New Scrum Team – Getting Started Questions

September 20, 2012

Last week I received an email from a customer who was rolling out Scrum to his team. Fantastic to see the team preparing themselves by learning about Scrum and asking questions before they dive in. Below is an excerpt from the original email. My responses are included below in red, including lots of questions to get the team thinking.

I appreciate you taking the time to explain how to use Greenhopper for sprint planning at the last SFAUG several weeks ago.  My company has made a decision to start using Scrum.  We’ve all read The Power of Scrum and we’re having our first sprint planning meeting in 2 weeks.  Since my role will be ScrumMaster, I want to be prepared to guide the team through the process successfully.  I recognize that making the change will not be easy, so I want to be prepared as a leader and have the tools set up in advance to minimize the friction of changing the team’s behavior.

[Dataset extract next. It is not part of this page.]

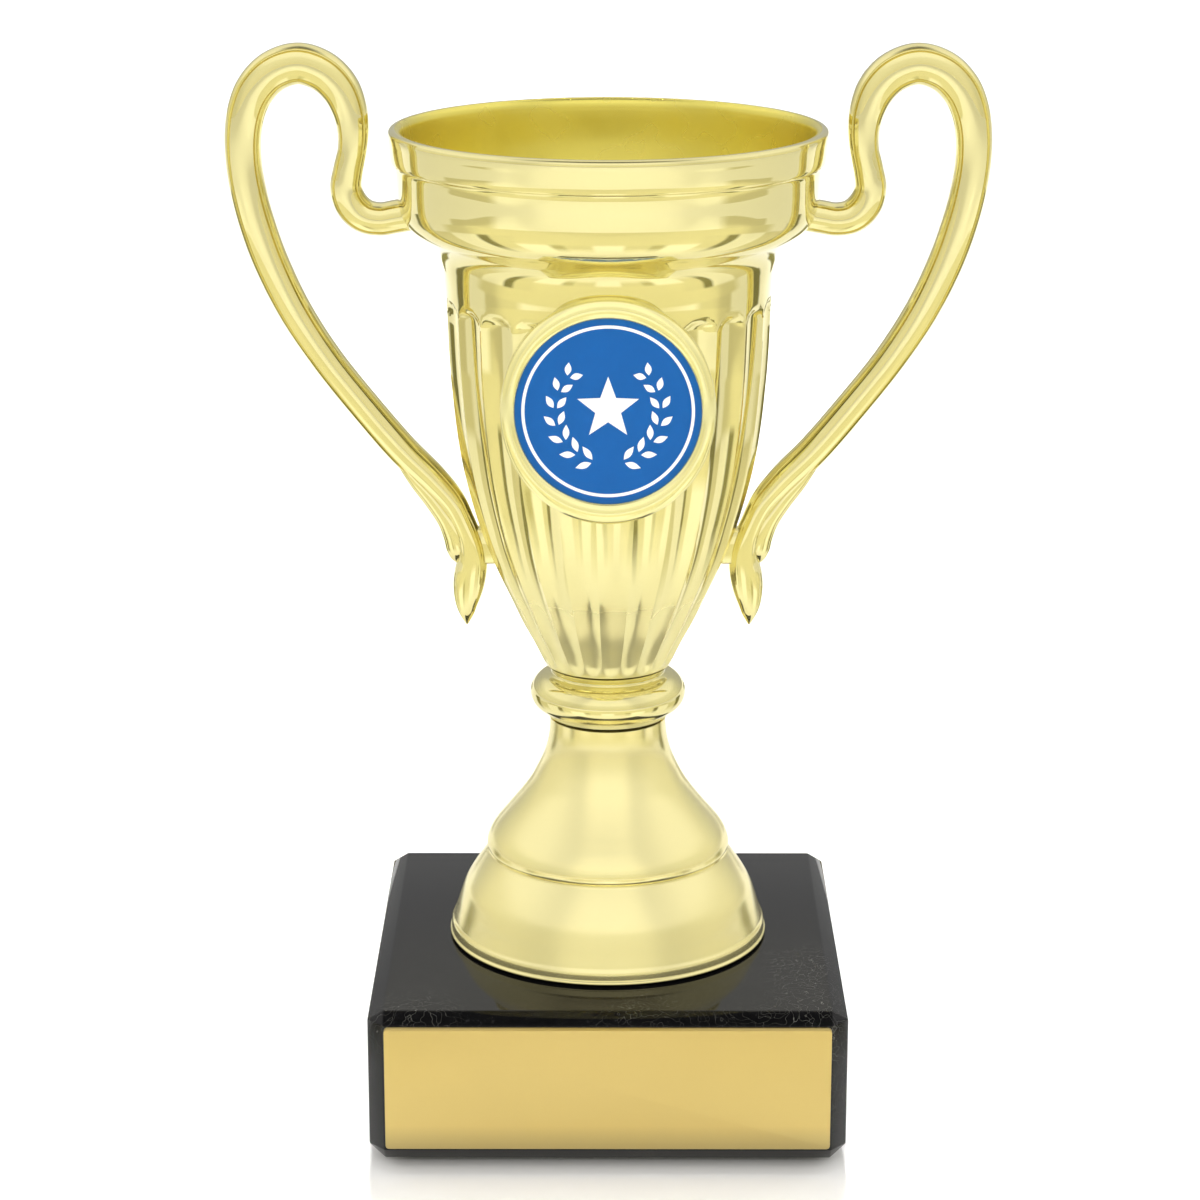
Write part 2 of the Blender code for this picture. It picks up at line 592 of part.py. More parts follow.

What resources would you recommend that I reference or use to prepare me as efficiently as possible for my new role?

Some of the issues on my mind at this moment:

1. We have a couple of issue types with complex workflows specific to our business.  I would like to simplify the workflows so that the work that needs to be done for each one can easily fall in 3-4 categories (To Do, In progress, Resolved, Closed).  One way I’ve thought of doing this is to break the work associated with each workflow step into a subtask.  Since these subtasks are often the same for these issue types, I’m wondering if there’s a way to automatically add/clone the subtasks when creating the issue.

Don’t break the workflow steps into sub-tasks. Start simple with To Do, In Progress and Done. 

Done is your Definition of Done. Ask the team what this should be and get consensus. Is it delivered to the customer? Is it committed to the repository? Does it include unit / functional tests?

Why do you need such a complex workflow? 

2. I’m not sure how to handle unplanned work.  We are a small team, so any urgent customer issues we have to deal with will have to be added during the sprint.  I remember when we spoke at the SFAUG, you commented that you don’t assign story points to bugs.

Correct, we do not assign story points to bugs. Some teams leave a buffer – say 20% of their capacity – to handle unplanned work and bugs.

If they are critical bugs that crop up then they should be in their own swimlane and have a priority of Blocker.

If they are not critical, then why are they coming into this sprint? Wait for the next sprint planning meeting and just leave it at the top of the backlog until then.

3. What’s the easiest way to deal with hierarchical relationships and dependencies between issues/tasks/sub-tasks? Before moving to AOD, I used to use the Structure plugin.

Good point, there is no Structure add-on available for OnDemand.

If you have a couple of big feature areas try using components and then creating quick filters for each of those.

4. Where do we draw the line between work team members are doing that’s tracked in the sprint and work that isn’t tracked in the sprint?  In other words, do we include tasks like investor meetings, customer calls, and developer training?

Developer training and customer calls I would certainly include. It is a task. Can we estimate it in story points? Unlikely, although at least it is there for the planning meeting so the team is not over-committing to work and then saying ‘oh wait, well I had all these meetings that I didn’t account for.